Les difficultés de l'Union nationale des mineurs (National Union of Mineworkers )
La grève de 1984-1985 n'était soutenue que par 40 % des adhérents à l'Union nationale des mineurs lorsqu'elle est déclenchée[réf. souhaitée] (National Union of Mineworkers, ou NUM, puissant syndicat britannique), à l'époque moins revendicatifs que les dirigeants, notamment le marxiste Arthur Scargill. Ce dernier refusait par principe une quelconque fermeture de puits déficitaires, réclamant des investissements publics[1]. Selon M. Scargill, seul un puits épuisé devrait pouvoir être fermé.
La décision des dirigeants de déclarer la grève sans passer par un vote, et la rendant ainsi illégale, s'explique par le fait que la majorité des mineurs ne la souhaitait pas. L’Union nationale des mineurs était bien plus que le parti travailliste à la tête de l'opposition à Margaret Thatcher parce que le parti travailliste avait subi quelques mois avant une lourde défaite et parce que le dirigeant du NUM était un marxiste, partisan d'une révolution. D'autre part, la fermeture des mines de charbon signifiait la perte de plusieurs dizaines de milliers d'emplois, notamment dans la région du Yorkshire : faire voter les adhérents pour décider du lancement de la grève, alors que 40% seulement la soutenaient, signifiait le renoncement à la grève et aurait été considéré comme une trahison par les mineurs du Yorkshire.
La stratégie du gouvernement de Margaret Thatcher
Fermer des puits déficitaires est l'objectif mais l'enjeu est plus large.

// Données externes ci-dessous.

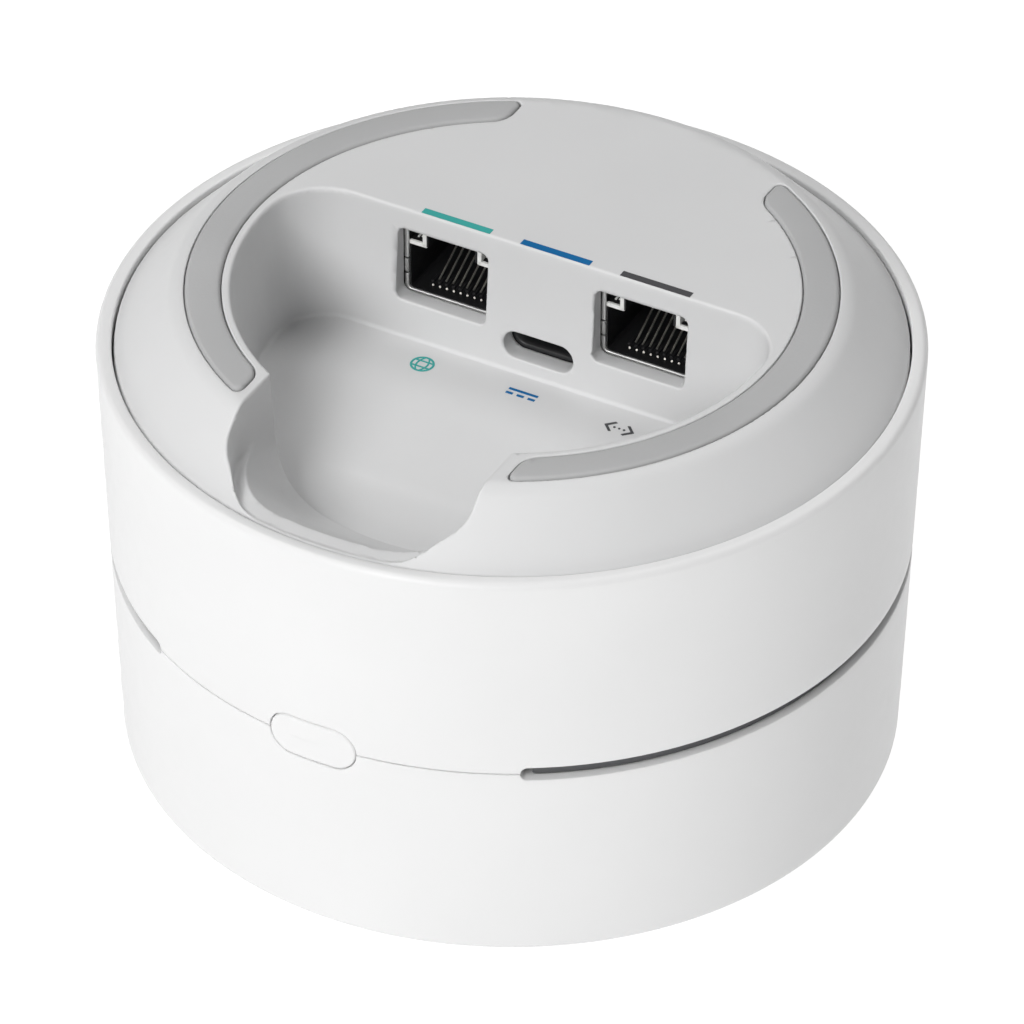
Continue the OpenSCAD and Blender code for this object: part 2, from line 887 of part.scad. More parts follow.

Pour Margaret Thatcher[2], il s'agit après avoir défait le « socialisme démocratique » dans les urnes, de battre le « socialisme non démocratique ». Il s'agit encore de faire triompher la loi, le NUM ayant déclaré la grève illégalement : sans le vote qu'elle risquait de perdre (la majorité requise était initialement de 55% pour appeler à une grève nationale, les délégués du NUM baissèrent pendant le conflit la majorité requise à 50 % mais toujours sans procéder au vote).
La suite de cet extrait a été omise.